Fashion wise, designers such as Josephine Kyomuhendo have featured it in their runway collections. Under her brand, José Hendo, the Ugandan-born British fashion designer used the cloth in her Resonance collection that has showcased in Kampala, Berlin, Madrid, New York, London and Paris. She further began the ‘Bark to the Roots (B2TR)’ initiative that aims to promote the global use of barkcloth.

[Image: Jose Hendo]

[Image: Jose Hendo]

The Modern Take

In 1999, Ugandan-German couple – Mary Barongo-Heintz and Oliver Heintz – realised that so much more could be done with the cloth. According to as article published in the Atlas Obscura, they realised that it ‘can be dyed, rubberized, bleached, or hardened. By blending it with other materials, they could make it water repellent, fire retardant, or abrasion resistant—presenting a range of alternatives to leather or synthetic, petroleum-based materials.’ They started a company known as Barktex, which makes barkcloth by the same name through a low-energy, partly CO2-emission-free process.

[Image: Luminaires – Planlicht]

Barktex works with 50 Ugandan locals and 600 small-scale Ugandan farmers to upgrade the barkcloth.  Furthermore, they opted to employ more women in the craft. Traditionally, men were the ones who made the cloth and it was taboo for women to even plant the tree. By collaborating with the Center for International Forestry Research (CIFOR) and the Association of Uganda Professional Women in Agriculture and the Environment (AUPWAE), they have succeeded in supporting 50 women to plant barkcloth trees.

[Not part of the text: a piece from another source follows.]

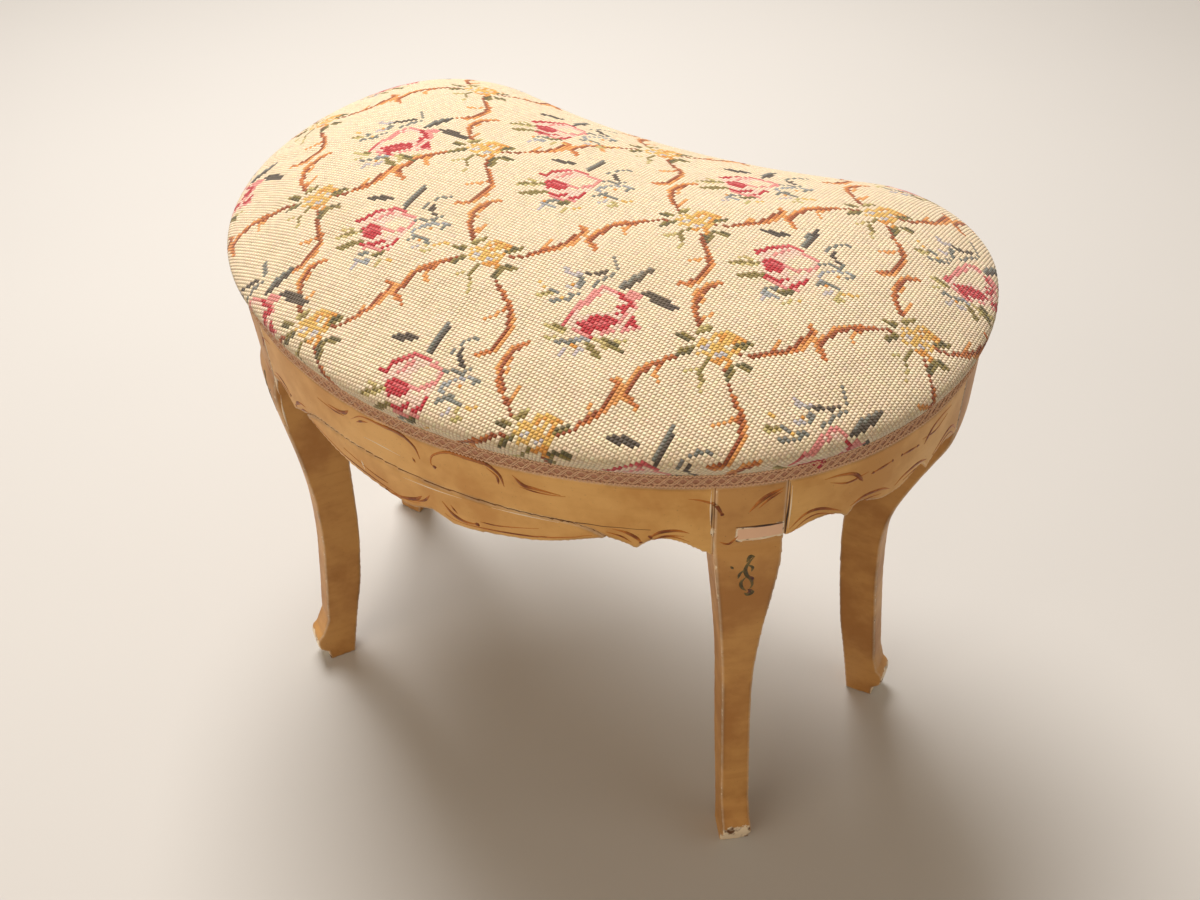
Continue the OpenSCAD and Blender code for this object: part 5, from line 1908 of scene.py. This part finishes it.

Barktex barkcloth has been used in everything from the automotive sector and exhibition architecture, to household appliances, interiors, fashion and footwear.

[Image: Strähle+Hess, Imat Uve, Uta Krieger, BARK CLOTH_europe]

While the traditional cloth is still in production, artists and designers are experimenting and reinterpreting the material. No matter which route it takes, Barkcloth remains the historical embodiment and continuity of a community.